▶ **PROBLEM DETAILS**:
Count how many lines contain "empty" and reply with that number only.

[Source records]
(begin)

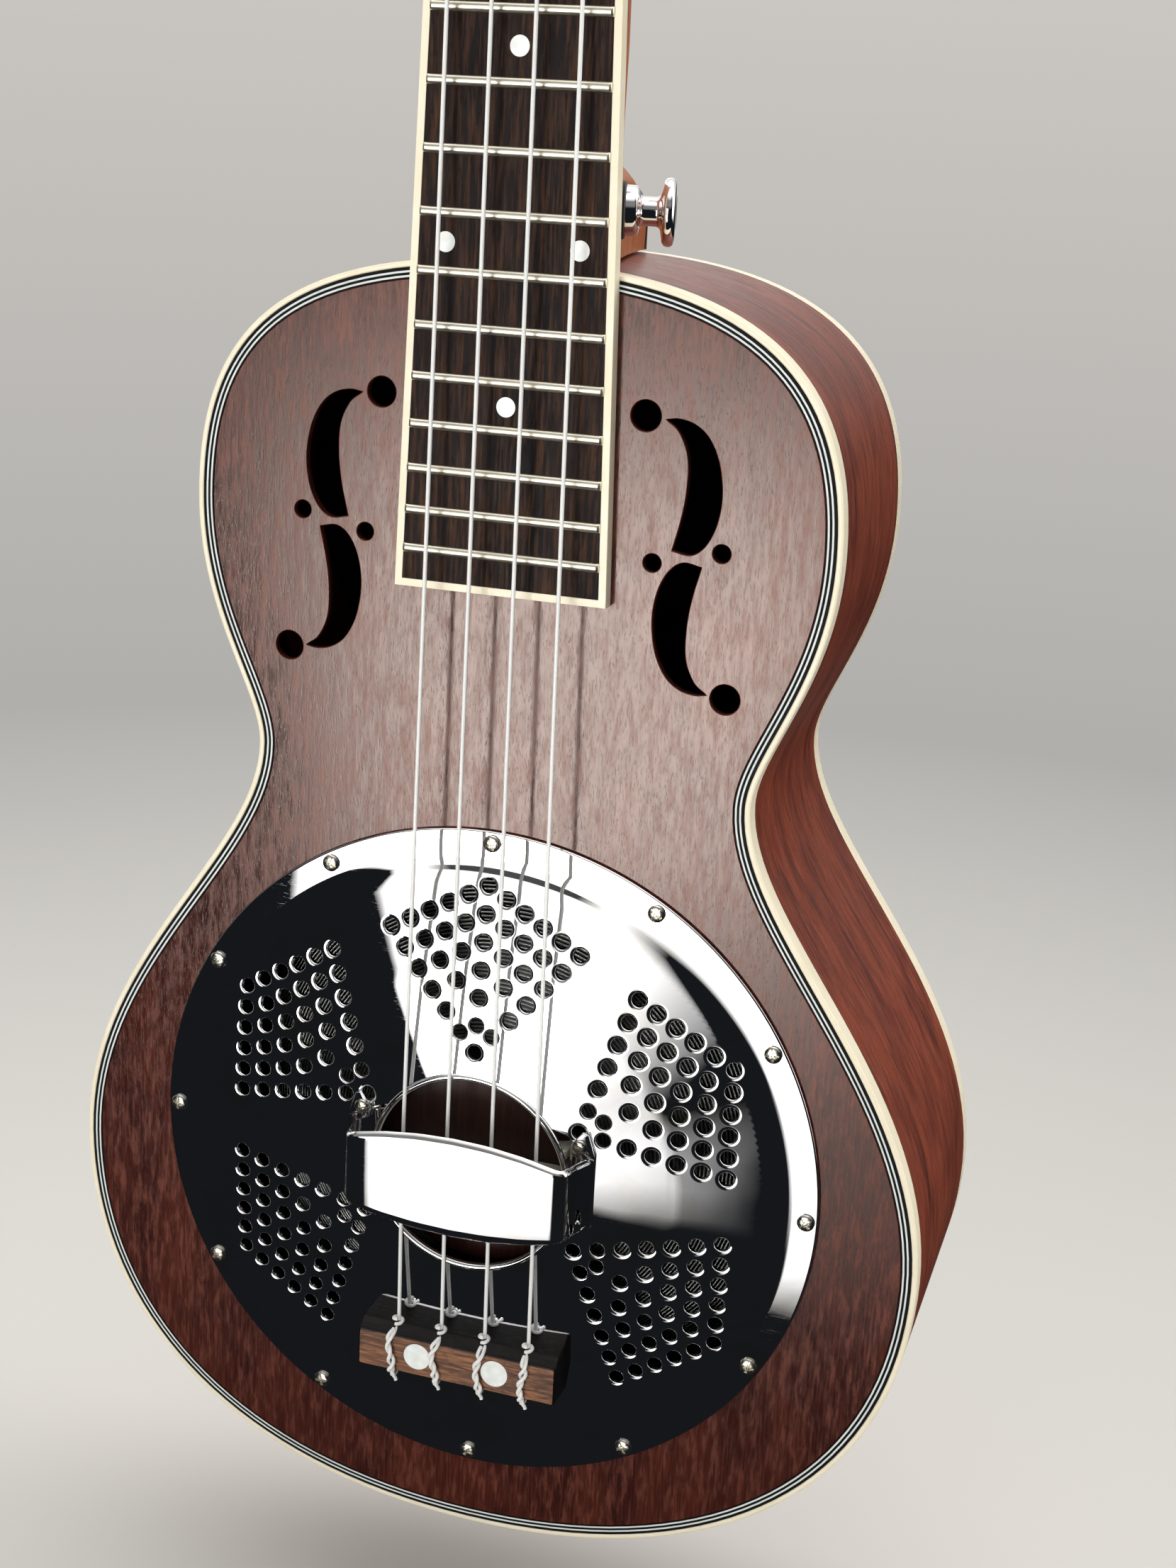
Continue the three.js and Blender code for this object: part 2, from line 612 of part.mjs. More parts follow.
function neckLoop([z, depth, endHalfWidth, roundness]) {
  const width = boardHalfWidth(Math.min(z, SCALE_LENGTH)) - 0.2;
  const right = Array.from({ length: NECK_SIDE_POINTS + 1 }, (_, i) => {
    const angle = Math.PI / 2 * i / NECK_SIDE_POINTS;
    const across = Math.pow(Math.cos(angle), 2 / roundness);
    const back = Math.pow(Math.sin(angle), 2 / roundness);
    const x = endHalfWidth + (width - endHalfWidth) * across;
    return new THREE.Vector3(x, TOP_Y + depth * back, z);
  });
  const left = right.map((p) => new THREE.Vector3(-p.x, p.y, p.z)).reverse();
  return right.concat(left);
}

function headShape(inset) {
  const half = [v2(16.6, 0), v2(17.2, 8), v2(22.5, 22), v2(24.5, 40), v2(26.5, 84),
    v2(27.6, 108), v2(24, 118), v2(12, 121), v2(0, HEAD_LENGTH)];
  const path = new THREE.Path();
  path.moveTo(half[0].x, half[0].y);
  path.splineThru(half.slice(1, 6));
  path.splineThru(half.slice(6));
  const right = path.getPoints(3).filter((p) => p.x > 0.05);
  const raised = right.map((p) => v2(p.x - inset, Math.max(p.y, inset)));
  const left = raised.map((p) => v2(-p.x, p.y)).reverse();
  return new THREE.Shape(raised.concat([v2(0, HEAD_LENGTH - inset)], left));
}

function intoHead(geometry) {
  return geometry.rotateX(-HEAD_TILT).translate(0, HEAD_Y, HEAD_Z);
}

function postHoles() {
  return TUNERS.map(([side, z]) => rod(POST_BORE_RADIUS, -4, 20, 10, side * POST_X, z));
}

function addNeck() {
  const shaft = loft(NECK_STATIONS.map(neckLoop));
  const head = intoHead(slab(headShape(0), VENEER + GAP, HEAD_BACK_Y));
  const bores = postHoles().map(intoHead);
  part('neck', cut(join(shaft, head), ...bores), neckMahogany);

  part('fingerboard', slab(new THREE.Shape(boardShape(BOARD_BINDING + GAP)), BOARD_Y,
    TOP_Y - GAP), rosewood);
  const rim = boardShape(0);
  const inner = boardShape(BOARD_BINDING);
  const u = [rim[3], rim[0], rim[1], rim[2], inner[2], inner[1], inner[0], inner[3]];
  part('fingerboard_binding', slab(new THREE.Shape(u), BOARD_Y, TOP_Y - GAP), ivory);
  part('nut', block(-NUT_WIDTH / 2, NUT_WIDTH / 2, STRING_NUT_Y + STRING_RADIUS + GAP,
    TOP_Y - GAP, SCALE_LENGTH + GAP, SCALE_LENGTH + 4.4), bone);
  const wide = HEEL_END_HALF_WIDTH;
  const cap = shapeOf([[-wide, BODY_JOINT_Z], [wide, BODY_JOINT_Z], [wide, 203],
    [wide - 2.5, 207], [2.5 - wide, 207], [-wide, 203]]);
  const capFront = TOP_Y + HEEL_DEPTH + GAP;
  part('heel_cap', slab(cap, capFront, capFront + HEEL_CAP), rosewood);
  const veneer = cut(slab(headShape(0), 0, VENEER), ...postHoles());
  part('headstock_veneer', intoHead(veneer), rosewood);
}

// ---------------------------------------------------------------- strap buttons

// A mushroom button standing on y = 0 and pointing to negative y.
function strapButton() {
  const profile = [[0, 0], [4.9, 0], [4.7, -1.6], [3, -3], [2.7, -5.2], [4.4, -7.2],
    [6.65, -8], [6.4, -9.3], [4.6, -9.9], [0, -9.9]];
  return turned(profile.reverse(), 14);
}

function feltWasher() {
  return turned([[0, 0.3], [5.6, 0.3], [5.6, 1.1], [0, 1.1]], 14);
}

function onHeel(geometry) {
  return geometry.translate(0, -1.5, 0).rotateZ(Math.PI / 2 + HEEL_FLANK_ANGLE)
    .translate(HEEL_BUTTON_SEAT.x, HEEL_BUTTON_SEAT.y, HEEL_BUTTON_SEAT.z);
}

function onTail(geometry) {
  return geometry.rotateX(Math.PI / 2).translate(0, TAIL_BUTTON_Y, OUTLINE_BOTTOM - 1.5);
}

function addStrapButtons() {
  part('strap_button_heel', onHeel(strapButton()), chrome);
  part('strap_button_heel_washer', onHeel(feltWasher()), blackFelt);
  part('strap_button_tail', onTail(strapButton()), chrome);
  part('strap_button_tail_washer', onTail(feltWasher()), blackFelt);
}

// ---------------------------------------------------------------- tuners

function gearWheel() {
  const points = [];
  const root = GEAR_PITCH_RADIUS - 0.8;
  const tip = GEAR_PITCH_RADIUS + 0.4;
  for (let i = 0; i < GEAR_TEETH; i += 1) {
    const middle = -Math.PI / 2 + 2 * Math.PI * i / GEAR_TEETH;
    for (const [radius, half] of [[root, -0.5], [tip, -0.22], [tip, 0.22], [root, 0.5]]) {
      const angle = middle + half / radius;
      points.push(v2(radius * Math.cos(angle), radius * Math.sin(angle)));
    }
  }
  const y0 = GEAR_Y - GEAR_WIDTH / 2;
  const y1 = GEAR_Y + GEAR_WIDTH / 2;
  return cut(slab(new THREE.Shape(points), y0, y1), rod(GEAR_BORE_RADIUS, y0 - 1, y1 + 1, 8));
}

// A right-hand screw thread about the x axis, with a gap facing +z at x = 0.
function wormThread() {
  const pitch = 2 * Math.PI * GEAR_PITCH_RADIUS / GEAR_TEETH;
  const perTurn = 8;
  const steps = WORM_TURNS * perTurn;
  const rootRadius = WORM_CORE_RADIUS - 0.25;
  const loops = Array.from({ length: steps + 1 }, (_, i) => {
    const turn = i / perTurn - WORM_TURNS / 2;
    const middle = pitch * (turn + 0.5);
    const corners = [[rootRadius, -0.52], [WORM_TIP_RADIUS, -0.25], [WORM_TIP_RADIUS, 0.25],
      [rootRadius, 0.52]];
    const angle = 2 * Math.PI * turn;
    return corners.map(([r, x]) => new THREE.Vector3(middle - pitch + x,
      -r * Math.sin(angle), r * Math.cos(angle)));
  });
  return loft(loops);
}

function wormWithShaft(side) {
  const end = (BUTTON_X - POST_X + SHAFT_IN_BUTTON) * side;
  const low = Math.min(end, -WORM_INNER_END * side);
  const high = Math.max(end, -WORM_INNER_END * side);
  const shaft = rod(WORM_CORE_RADIUS, low, high, 9).rotateZ(-Math.PI / 2);
  return join(shaft, wormThread());
}

function tunerPlate(side) {
  const back = PLATE_FRONT_Y + TUNER_PLATE;
  const wormZ = -GEAR_PITCH_RADIUS - WORM_PITCH_RADIUS;
  const base = block(-9.4, 9.4, PLATE_FRONT_Y, back, -13.5, 7.5);
  const ears = [-7.1, 7.1].map((x) => block(x - 1, x + 1, back - 0.2, GEAR_Y + 2.2, wormZ - 2.4,
    wormZ + 2.4));
  const bore = rod(WORM_CORE_RADIUS + 0.35, -12, 12, 10).rotateZ(-Math.PI / 2)
    .translate(0, GEAR_Y, wormZ);
  const postBore = rod(POST_BORE_RADIUS, 0, 30, 10);
  return cut(join(base, ...ears), bore, postBore).translate(side * POST_X, 0, 0);
}

function tunerPost() {
  const shoulder = GEAR_Y - GEAR_WIDTH / 2 - GAP;
  const end = GEAR_Y + GEAR_WIDTH / 2 + 0.8;
  const waist = POST_WAIST_RADIUS;
  const spindle = GEAR_BORE_RADIUS - 0.35;
  const profile = [[0, -9.4], [waist, -9.4], [POST_RADIUS, -8.8], [waist, -6.4], [waist, -3.4],
    [POST_RADIUS, -1.6], [POST_RADIUS, shoulder], [spindle, shoulder], [spindle, end], [0, end]];
  return turned(profile, 10);
}

function tunerButton(side) {
  const l = BUTTON_LENGTH;
  const profile = [[0, 0], [3.6, 0], [5.6, 0.24 * l], [7, 0.5 * l], [6.4, 0.78 * l],
    [4, 0.96 * l], [0, l]];
  const knob = turned(profile, 12).scale(1, 1, BUTTON_FLATNESS);
  const bored = cut(knob, rod(WORM_CORE_RADIUS + GAP, -1, SHAFT_IN_BUTTON + 0.6, 9));
  return bored.rotateZ(-side * Math.PI / 2).rotateX(Math.PI / 2);
}

function addTuners() {
  const head = new THREE.Group();
  head.position.set(0, HEAD_Y, HEAD_Z);
  head.rotation.x = -HEAD_TILT;
  root.add(head);
  TUNERS.forEach(([side, z], i) => {
    const name = `tuner_${i + 1}`;
    const wormZ = z - GEAR_PITCH_RADIUS - WORM_PITCH_RADIUS;
    part(`${name}_plate`, tunerPlate(side), nickel, head).position.z = z;
    part(`${name}_post`, tunerPost(), nickel, head).position.set(side * POST_X, 0, z);
    part(`${name}_gear`, gearWheel(), nickel, head).position.set(side * POST_X, 0, z);
    part(`${name}_worm`, wormWithShaft(side), nickel, head)
      .position.set(side * POST_X, GEAR_Y, wormZ);
    part(`${name}_button`, tunerButton(side), pearloid, head)
      .position.set(side * BUTTON_X, GEAR_Y, wormZ);
  });
}

// ---------------------------------------------------------------- strings

// A point of the headstock frame in the working axes.
function headPoint(x, y, z) {
  return new THREE.Vector3(x, y, z)
    .applyAxisAngle(new THREE.Vector3(1, 0, 0), -HEAD_TILT)
    .add(new THREE.Vector3(0, HEAD_Y, HEAD_Z));
}

function addStrings() {
  TUNERS.forEach(([side, z], i) => {
    const x = STRING_AT_SADDLE[i];
    const nutX = STRING_AT_NUT[i];
    const beside = side * (POST_X - POST_WAIST_RADIUS - STRING_RADIUS - GAP);
    part(`string_${i + 1}`, tubeThrough([
      new THREE.Vector3(x, STRING_TIE_Y + 0.05, -53.2),
      new THREE.Vector3(x, STRING_TIE_Y - 0.2, -38),
      new THREE.Vector3(x, STRING_SADDLE_Y, -1.2),
      new THREE.Vector3(x, STRING_SADDLE_Y, 1.2),
      new THREE.Vector3(nutX, STRING_NUT_Y, SCALE_LENGTH + 0.6),
      new THREE.Vector3(nutX, STRING_NUT_Y + 0.1, SCALE_LENGTH + 4),
      headPoint(beside, STRING_POST_Y, z - 1),
    ], STRING_RADIUS, 6), nylon);
  });
}

addBody();
addFraming();
addResonator();
addNeck();
addStrapButtons();
addTuners();
addStrings();

root.position.copy(HANGER_SEAT).negate();
const group = new THREE.Group();
group.add(root);

export default group;
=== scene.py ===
from math import cos, pi, radians, sin, sqrt

import bmesh
import bpy
import numpy as np
from mathutils import Matrix, Vector
from mathutils.geometry import delaunay_2d_cdt


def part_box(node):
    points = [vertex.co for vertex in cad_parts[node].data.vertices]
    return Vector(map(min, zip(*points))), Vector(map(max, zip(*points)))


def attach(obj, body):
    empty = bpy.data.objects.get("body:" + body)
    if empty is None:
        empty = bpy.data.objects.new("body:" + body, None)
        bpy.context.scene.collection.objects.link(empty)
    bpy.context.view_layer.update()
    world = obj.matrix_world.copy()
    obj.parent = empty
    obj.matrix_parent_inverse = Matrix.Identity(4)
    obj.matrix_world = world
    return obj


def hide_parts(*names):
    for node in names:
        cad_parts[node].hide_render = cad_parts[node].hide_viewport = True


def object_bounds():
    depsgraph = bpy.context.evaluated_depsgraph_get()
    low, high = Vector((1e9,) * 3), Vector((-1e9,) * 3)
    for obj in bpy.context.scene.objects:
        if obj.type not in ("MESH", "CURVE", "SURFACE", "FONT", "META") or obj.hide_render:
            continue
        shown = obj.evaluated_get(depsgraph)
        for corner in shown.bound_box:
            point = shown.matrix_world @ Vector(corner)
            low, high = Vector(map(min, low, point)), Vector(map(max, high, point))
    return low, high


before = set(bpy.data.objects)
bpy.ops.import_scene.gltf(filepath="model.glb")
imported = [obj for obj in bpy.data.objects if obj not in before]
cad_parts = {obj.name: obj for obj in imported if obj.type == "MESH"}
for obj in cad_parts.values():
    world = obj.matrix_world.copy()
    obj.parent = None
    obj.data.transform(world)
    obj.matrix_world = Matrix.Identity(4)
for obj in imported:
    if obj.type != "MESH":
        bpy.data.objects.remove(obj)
cad_low, cad_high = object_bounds()

# Working axes, in millimetres: x towards the treble side, y from the front of the instrument to
# its back, z up the neck. y = 0 is the plane of the fret tops, z = 0 the middle of the saddle.
FRET_HEIGHT = 0.9
SADDLE_LOW, SADDLE_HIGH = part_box("saddle")
BOARD_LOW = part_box("fingerboard_binding")[0]
ORIGIN = np.array([0, BOARD_LOW.y * 1000 - FRET_HEIGHT, (SADDLE_LOW.z + SADDLE_HIGH.z) * 500])

# -------- sizes

SCALE_LENGTH = 381
FRETS = 18
TOP_Y = 4.2
PLATE = 2
SIDE = 2
SIDE_GAP = 0.02           # under the binding, and between the two sides at both ends
BINDING_WIDTH = 1.25
BINDING_HEIGHT = 4.8
DEPTH_AT_SADDLE = 70
DEPTH_SLOPE = -0.036
PURFLING_LINES = [0.62, 0.4, 0.52, 0.4, 0.3]      # widths from the binding inwards, black first
OUTLINE_TOP = 193.4
OUTLINE_BOTTOM = -94.8

RESONATOR_Z = -1.1
RESONATOR_AXIS = (0, RESONATOR_Z)
COVER_RADIUS = 76.5
COVER_OPENING = 21.8
COVER_THICKNESS = 0.8
BEAD = 1.5                # width of the rolled edge of the opening
DOME_RADIUS = 67.6
COVER_PROFILE = [(21.8, -4.1), (25, -3.7), (46, -1.3), (66.2, 1.9), (69.8, 3.1), (76.5, 3.1)]
WELL_RADIUS = 70.3
PERFORATION_RADIUS = 1.62
KITE_TURNS = [0, 60, -60, 120, -120]
KITE_ROWS = [5, 4, 3, 2, 1, 1, 0]         # perforations on each side of a row's apex
# First value and step per row: the apex's and the ends' distance out, the ends' distance aside.
KITE_LINES = [(64.8, -6.1), (52.8, -4.1), (21.6, -3.6)]
RIM_RADIUS = 2.42
RIM_DROP = [(0, 0), (0.12, 0.005), (0.3, 0.024), (0.5, 0.056), (0.7, 0.1), (0.85, 0.155),
            (0.95, 0.24), (1.03, 0.38), (1.1, 0.6), (1.14, 1.0)]
CONE_PROFILE = [(0, 9), (25, 9), (45, 16.4), (64, 23.9), (66, 24.9), (69.5, 24.9)]
CONE_THICKNESS = 0.6
GROOVE_PITCH = 0.8
GROOVE_DEPTH = 0.1
COVER_SCREWS = 12
COVER_SCREW_CIRCLE = 73.86
BISCUIT_PROFILE = [(0, 2.5), (23.2, 2.5), (23.8, 2.75), (24, 3.3), (24, 8.7), (0, 8.7)]

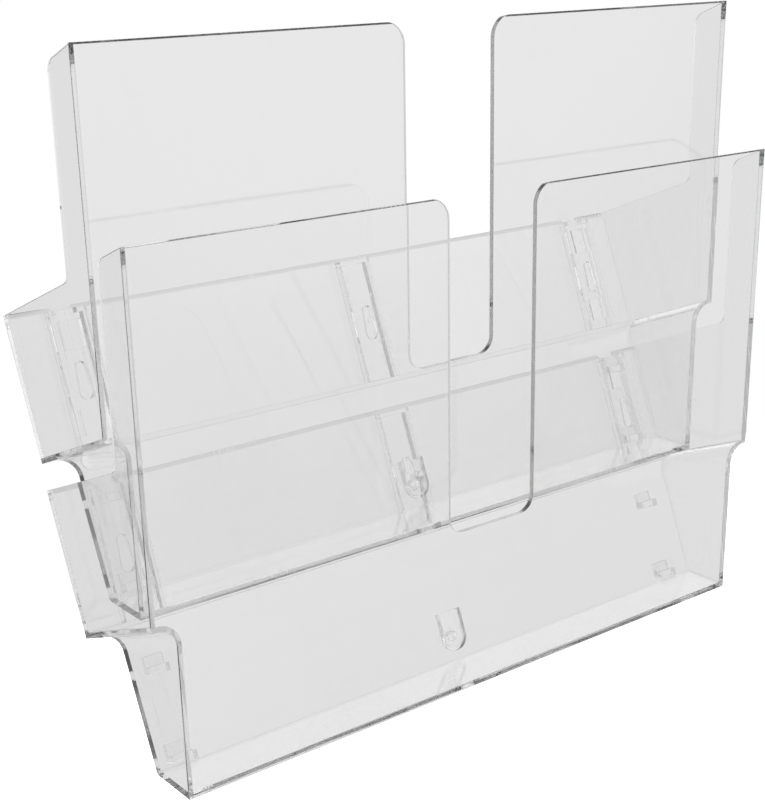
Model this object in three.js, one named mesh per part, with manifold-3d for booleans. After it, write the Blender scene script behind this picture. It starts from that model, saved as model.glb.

(end)

▶ **RESPONSE TO THIS TASK**:
5